_Directions for this task_
Copy exactly the lines from the start of the data below through the one that carries "its end cap.", and only those.

>> begin

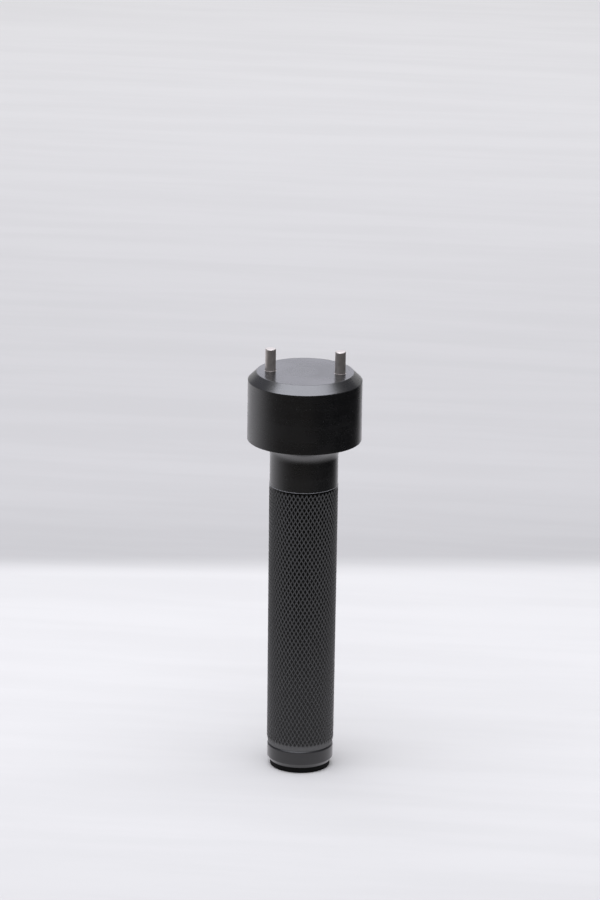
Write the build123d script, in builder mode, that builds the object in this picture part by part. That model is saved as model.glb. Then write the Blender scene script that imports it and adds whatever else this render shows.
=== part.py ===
"""Two-pin face spanner with a hollow knurled handle that stands on its end cap.

Frame: millimetres, +Z up, origin at the centre of the foot on the surface it stands on.
The two drive pins stand on the X axis. The head, the grip and the cap are turned parts on Z.
Threads are plain cylinders here, with a named clearance between the two mating walls.
"""
import os

from build123d import *

os.makedirs("parts", exist_ok=True)

# ---- Driving dimensions, millimetres -------------------------------------------------------

# Head: a turned disc with a bevelled rim, on a neck that meets it in a large fillet
head_radius = 17.2
head_height = 21.0
head_bevel_height = 2.5
head_bevel_width = 2.6
head_lower_edge_break = 0.15
neck_length = 14.0
neck_fillet = 5.2
underside_flat = 0.6

# Drive pins: hardened, with a thicker shank pressed into a blind bore up to a flush shoulder
pin_radius = 1.6
pin_proud = 6.7
pin_shank_radius = 1.85
pin_shank_length = 11.3
pin_circle_diameter = 21.0
pin_edge_break = 0.15

# Grip: a tube that tapers very slightly towards the foot
grip_length = 82.8
grip_top_radius = 10.4
grip_bottom_radius = 10.15
grip_top_bevel = 0.1
grip_end_bevel_height = 2.1
grip_end_bevel_width = 0.4
bore_radius = 7.25

# Joint between head and grip: a spigot in a socket, a web under it, two dowels across the seam
spigot_radius = 6.0
spigot_length = 6.0
spigot_clearance = 0.03
spigot_end_clearance = 0.2
web_thickness = 8.0
dowel_radius = 1.0
dowel_length = 10.0
dowel_edge_break = 0.2

# Clamp screw (M6 socket head) and its spring washer
screw_radius = 3.0
screw_length = 25.0
screw_head_radius = 5.0
screw_head_height = 6.0
screw_head_edge_break = 0.5
hex_across_flats = 5.0
hex_depth = 3.0
screw_hole_clearance = 0.3
tapped_hole_clearance = 0.02
tapped_hole_run_out = 1.6
washer_radius = 5.9
washer_thickness = 1.6
washer_hole_clearance = 0.1
washer_split = 1.0

# End cap: a plain band, a seal land and a threaded plug that screws into the grip
cap_band_step = 0.13
cap_band_height = 5.5
cap_lower_bevel_height = 1.3
cap_lower_bevel_width = 0.87
cap_upper_bevel_height = 0.45
cap_upper_bevel_width = 0.32
mouth_wall = 1.4
seal_land_height = 3.0
seal_land_clearance = 0.1
seal_bore_extra_depth = 0.2
thread_step = 0.6
thread_clearance = 0.05
plug_thread_length = 12.0
plug_end_bevel = 0.7
thread_run_out = 2.0

# Seal ring in its groove
seal_section_radius = 0.65
seal_clearance = 0.05
seal_groove_side = 0.25

# Rubber foot: a disc with a stub that plugs into the cap
foot_inset = 0.05
foot_thickness = 1.7
foot_edge_radius = 0.4
foot_stub_radius = 6.0
foot_stub_height = 1.4
foot_recess_extra_depth = 0.1

# ---- Levels up the Z axis ------------------------------------------------------------------

cap_bottom_z = foot_thickness
seat_z = cap_bottom_z + cap_band_height
seam_z = seat_z + grip_length
head_bottom_z = seam_z + neck_length
head_top_z = head_bottom_z + head_height
pin_bottom_z = head_top_z - pin_shank_length

socket_bottom_z = seam_z - spigot_length - spigot_end_clearance
web_bottom_z = socket_bottom_z - web_thickness
screw_seat_z = web_bottom_z - washer_thickness
tapped_hole_top_z = screw_seat_z + screw_length + tapped_hole_run_out

seal_land_top_z = seat_z + seal_land_height
seal_bore_top_z = seal_land_top_z + seal_bore_extra_depth
plug_top_z = seal_land_top_z + plug_thread_length
thread_top_z = plug_top_z + thread_run_out

# ---- Radii that follow from the sizes above ------------------------------------------------

neck_radius = grip_top_radius - grip_top_bevel
neck_fillet_radius = min(neck_fillet, head_radius - neck_radius - underside_flat)
grip_mouth_radius = grip_bottom_radius - grip_end_bevel_width
socket_radius = spigot_radius + spigot_clearance
dowel_circle_radius = (socket_radius + neck_radius) / 2
screw_hole_radius = screw_radius + screw_hole_clearance
washer_hole_radius = screw_radius + washer_hole_clearance

seal_bore_radius = grip_bottom_radius - mouth_wall
seal_land_radius = seal_bore_radius - seal_land_clearance
female_thread_radius = seal_bore_radius - thread_step
plug_thread_radius = female_thread_radius - thread_clearance
seal_ring_radius = seal_bore_radius - seal_clearance - seal_section_radius
seal_groove_radius = seal_ring_radius - seal_section_radius - seal_clearance
seal_groove_height = 2 * (seal_section_radius + seal_groove_side)
seal_z = seat_z + seal_land_height / 2

cap_band_radius = grip_bottom_radius - cap_band_step
cap_bottom_radius = cap_band_radius - cap_lower_bevel_width
foot_radius = cap_bottom_radius - foot_inset

# The two sides of the tool, left and right of its axis along X
left_and_right = {"left": -1, "right": 1}


def circles_at(part, level, tolerance=0.001):
    """Circular edges of a part that lie at one level."""
    rings = part.edges().filter_by(GeomType.CIRCLE)
    return rings.filter_by_position(Axis.Z, level - tolerance, level + tolerance)


# ---- Head ----------------------------------------------------------------------------------

with BuildPart() as head:
    with BuildSketch(Plane.XY.offset(head_bottom_z)):
        Circle(head_radius)
    extrude(amount=head_height)

    # Bevelled rim of the top face, and the broken lower edge
    with BuildSketch(Plane.XZ):
        with BuildLine():
            Polyline(
                (head_radius - head_bevel_width, head_top_z),
                (head_radius, head_top_z),
                (head_radius, head_top_z - head_bevel_height),
                close=True,
            )
        make_face()
    revolve(axis=Axis.Z, mode=Mode.SUBTRACT)
    chamfer(circles_at(head.part, head_bottom_z), head_lower_edge_break)

    # Neck, faired into the underside of the disc
    with BuildSketch(Plane.XY.offset(seam_z)):
        Circle(neck_radius)
    extrude(amount=neck_length)
    fillet(circles_at(head.part, head_bottom_z).sort_by(SortBy.RADIUS)[0], neck_fillet_radius)

    # Spigot that centres the head in the grip
    with BuildSketch(Plane.XY.offset(seam_z - spigot_length)):
        Circle(spigot_radius)
    extrude(amount=spigot_length)

    # Blind bores for the drive pins
    with BuildSketch(Plane.XY.offset(pin_bottom_z)):
        with PolarLocations(pin_circle_diameter / 2, 2):
            Circle(pin_shank_radius)
    extrude(amount=pin_shank_length, mode=Mode.SUBTRACT)

    # Tapped hole for the clamp screw
    with BuildSketch(Plane.XY.offset(seam_z - spigot_length)):
        Circle(screw_radius + tapped_hole_clearance)
    extrude(amount=tapped_hole_top_z - seam_z + spigot_length, mode=Mode.SUBTRACT)

    # Upper halves of the two dowel holes, in the neck's end face
    with BuildSketch(Plane.XY.offset(seam_z)):
        with PolarLocations(dowel_circle_radius, 2):
            Circle(dowel_radius)
    extrude(amount=dowel_length / 2, mode=Mode.SUBTRACT)

head.part.label = "head"
export_step(head.part, "parts/head.step")

# ---- Drive pins ----------------------------------------------------------------------------

for side, sign in left_and_right.items():
    with BuildPart() as drive_pin:
        with BuildSketch(Plane.XY.offset(pin_bottom_z)):
            with Locations((sign * pin_circle_diameter / 2, 0)):
                Circle(pin_shank_radius)
        extrude(amount=pin_shank_length)
        chamfer(circles_at(drive_pin.part, pin_bottom_z), pin_edge_break)
        with BuildSketch(Plane.XY.offset(head_top_z)):
            with Locations((sign * pin_circle_diameter / 2, 0)):
                Circle(pin_radius)
        extrude(amount=pin_proud)
        chamfer(circles_at(drive_pin.part, head_top_z + pin_proud), pin_edge_break)
    drive_pin.part.label = f"{side}_drive_pin"
    export_step(drive_pin.part, f"parts/{side}_drive_pin.step")

# ---- Grip ----------------------------------------------------------------------------------

with BuildPart() as grip_tube:
    # Outside: a slow taper, a small bevel at the seam and a long one at the mouth
    with BuildSketch(Plane.XZ):
        with BuildLine():
            Polyline(
                (0, seat_z),
                (grip_mouth_radius, seat_z),
                (grip_bottom_radius, seat_z + grip_end_bevel_height),
                (grip_top_radius, seam_z - grip_top_bevel),
                (neck_radius, seam_z),
                (0, seam_z),
                close=True,
            )
        make_face()
    revolve(axis=Axis.Z)

    # Socket for the head's spigot, above the web
    with BuildSketch(Plane.XY.offset(socket_bottom_z)):
        Circle(socket_radius)
    extrude(amount=seam_z - socket_bottom_z, mode=Mode.SUBTRACT)

    # Clearance hole through the web
    with BuildSketch(Plane.XY.offset(web_bottom_z)):
        Circle(screw_hole_radius)
    extrude(amount=web_thickness, mode=Mode.SUBTRACT)

    # Main bore, threaded length and seal bore, from the web down to the mouth
    for radius, low_z, high_z in (
        (bore_radius, thread_top_z, web_bottom_z),
        (female_thread_radius, seal_bore_top_z, thread_top_z),
        (seal_bore_radius, seat_z, seal_bore_top_z),
    ):
        with BuildSketch(Plane.XY.offset(low_z)):
            Circle(radius)
        extrude(amount=high_z - low_z, mode=Mode.SUBTRACT)

    # Lower halves of the two dowel holes, beside the socket
    with BuildSketch(Plane.XY.offset(seam_z - dowel_length / 2)):
        with PolarLocations(dowel_circle_radius, 2):
            Circle(dowel_radius)
    extrude(amount=dowel_length / 2, mode=Mode.SUBTRACT)

grip_tube.part.label = "grip_tube"
export_step(grip_tube.part, "parts/grip_tube.step")

# ---- Dowels that carry the torque across the seam ------------------------------------------

for side, sign in left_and_right.items():
    with BuildPart() as torque_dowel:
        with BuildSketch(Plane.XY.offset(seam_z - dowel_length / 2)):
            with Locations((sign * dowel_circle_radius, 0)):
                Circle(dowel_radius)
        extrude(amount=dowel_length)
        chamfer(torque_dowel.edges().filter_by(GeomType.CIRCLE), dowel_edge_break)
    torque_dowel.part.label = f"{side}_torque_dowel"
    export_step(torque_dowel.part, f"parts/{side}_torque_dowel.step")

# ---- Clamp screw ---------------------------------------------------------------------------

with BuildPart() as clamp_screw:
    with BuildSketch(Plane.XY.offset(screw_seat_z - screw_head_height)):
        Circle(screw_head_radius)
    extrude(amount=screw_head_height)
    chamfer(circles_at(clamp_screw.part, screw_seat_z - screw_head_height), screw_head_edge_break)
    with BuildSketch(Plane.XY.offset(screw_seat_z)):
        Circle(screw_radius)
    extrude(amount=screw_length)
    chamfer(circles_at(clamp_screw.part, screw_seat_z + screw_length), screw_head_edge_break)
    with BuildSketch(Plane.XY.offset(screw_seat_z - screw_head_height)):
        RegularPolygon(hex_across_flats / 2, 6, major_radius=False)
    extrude(amount=hex_depth, mode=Mode.SUBTRACT)

clamp_screw.part.label = "clamp_screw"
export_step(clamp_screw.part, "parts/clamp_screw.step")

# ---- Spring washer under the screw's head --------------------------------------------------

with BuildPart() as lock_washer:
    with BuildSketch(Plane.XY.offset(screw_seat_z)):
        Circle(washer_radius)
        Circle(washer_hole_radius, mode=Mode.SUBTRACT)
        with Locations((washer_radius / 2, 0)):
            Rectangle(washer_radius, washer_split, rotation=20, mode=Mode.SUBTRACT)
    extrude(amount=washer_thickness)

lock_washer.part.label = "lock_washer"
export_step(lock_washer.part, "parts/lock_washer.step")

# ---- End cap -------------------------------------------------------------------------------

with BuildPart() as end_cap:
    # Plain band with its two bevels
    with BuildSketch(Plane.XZ):
        with BuildLine():
            Polyline(
                (0, cap_bottom_z),
                (cap_bottom_radius, cap_bottom_z),
                (cap_band_radius, cap_bottom_z + cap_lower_bevel_height),
                (cap_band_radius, seat_z - cap_upper_bevel_height),
                (cap_band_radius - cap_upper_bevel_width, seat_z),
                (0, seat_z),
                close=True,
            )
        make_face()
    revolve(axis=Axis.Z)

    # Seal land and threaded plug
    with BuildSketch(Plane.XY.offset(seat_z)):
        Circle(seal_land_radius)
    extrude(amount=seal_land_height)
    with BuildSketch(Plane.XY.offset(seal_land_top_z)):
        Circle(plug_thread_radius)
    extrude(amount=plug_thread_length)
    chamfer(circles_at(end_cap.part, plug_top_z), plug_end_bevel)

    # Groove for the seal ring, round the land
    with BuildSketch(Plane.XY.offset(seal_z - seal_groove_height / 2)):
        Circle(seal_land_radius)
        Circle(seal_groove_radius, mode=Mode.SUBTRACT)
    extrude(amount=seal_groove_height, mode=Mode.SUBTRACT)

    # Recess for the foot's stub
    with BuildSketch(Plane.XY.offset(cap_bottom_z)):
        Circle(foot_stub_radius)
    extrude(amount=foot_stub_height + foot_recess_extra_depth, mode=Mode.SUBTRACT)

end_cap.part.label = "end_cap"
export_step(end_cap.part, "parts/end_cap.step")

# ---- Seal ring -----------------------------------------------------------------------------

with BuildPart() as cap_seal_ring:
    with BuildSketch(Plane.XZ):
        with Locations((seal_ring_radius, seal_z)):
            Circle(seal_section_radius)
    revolve(axis=Axis.Z)

cap_seal_ring.part.label = "cap_seal_ring"
export_step(cap_seal_ring.part, "parts/cap_seal_ring.step")

# ---- Rubber foot ---------------------------------------------------------------------------

with BuildPart() as foot_pad:
    with BuildSketch(Plane.XY):
        Circle(foot_radius)
    extrude(amount=foot_thickness)
    fillet(circles_at(foot_pad.part, 0), foot_edge_radius)
    with BuildSketch(Plane.XY.offset(foot_thickness)):
        Circle(foot_stub_radius)
    extrude(amount=foot_stub_height)

foot_pad.part.label = "foot_pad"
export_step(foot_pad.part, "parts/foot_pad.step")
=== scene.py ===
"""Two-pin face spanner with a knurled handle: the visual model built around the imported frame.

Every piece is worked in millimetres on its own blank and becomes an object in metres, with its place in its
mesh. Each sub-assembly of the tool is a class that holds its sizes, builds its pieces and dresses them.
"""

import logging
import math
from collections.abc import Callable, Sequence
from dataclasses import dataclass, field
from enum import Enum
from typing import Union

import bmesh
import bpy
from mathutils import Matrix, Vector


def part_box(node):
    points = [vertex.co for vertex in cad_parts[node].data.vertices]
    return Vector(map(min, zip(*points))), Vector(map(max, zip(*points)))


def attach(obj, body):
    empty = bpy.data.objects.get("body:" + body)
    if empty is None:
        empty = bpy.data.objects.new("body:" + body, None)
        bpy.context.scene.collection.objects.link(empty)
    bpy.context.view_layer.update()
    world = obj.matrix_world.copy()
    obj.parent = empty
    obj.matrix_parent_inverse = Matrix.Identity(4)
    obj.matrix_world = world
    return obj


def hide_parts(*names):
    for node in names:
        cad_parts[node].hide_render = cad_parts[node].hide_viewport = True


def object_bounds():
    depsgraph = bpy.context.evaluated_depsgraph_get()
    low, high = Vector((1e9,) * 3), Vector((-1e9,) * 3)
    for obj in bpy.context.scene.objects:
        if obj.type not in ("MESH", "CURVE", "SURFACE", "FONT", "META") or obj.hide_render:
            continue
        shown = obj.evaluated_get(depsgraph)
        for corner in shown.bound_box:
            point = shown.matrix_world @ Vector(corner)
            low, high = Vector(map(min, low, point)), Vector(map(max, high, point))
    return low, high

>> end

_Written response_
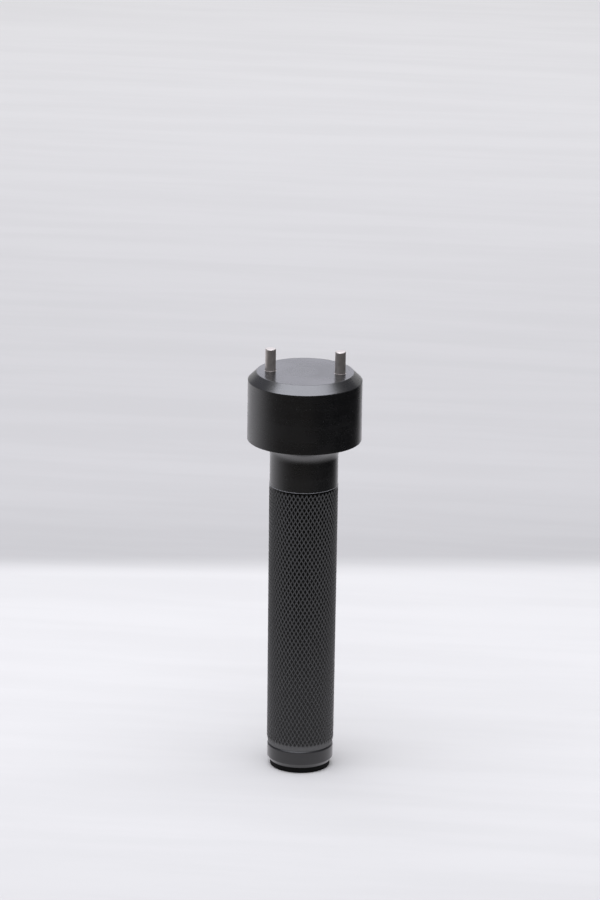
Write the build123d script, in builder mode, that builds the object in this picture part by part. That model is saved as model.glb. Then write the Blender scene script that imports it and adds whatever else this render shows.
=== part.py ===
"""Two-pin face spanner with a hollow knurled handle that stands on its end cap.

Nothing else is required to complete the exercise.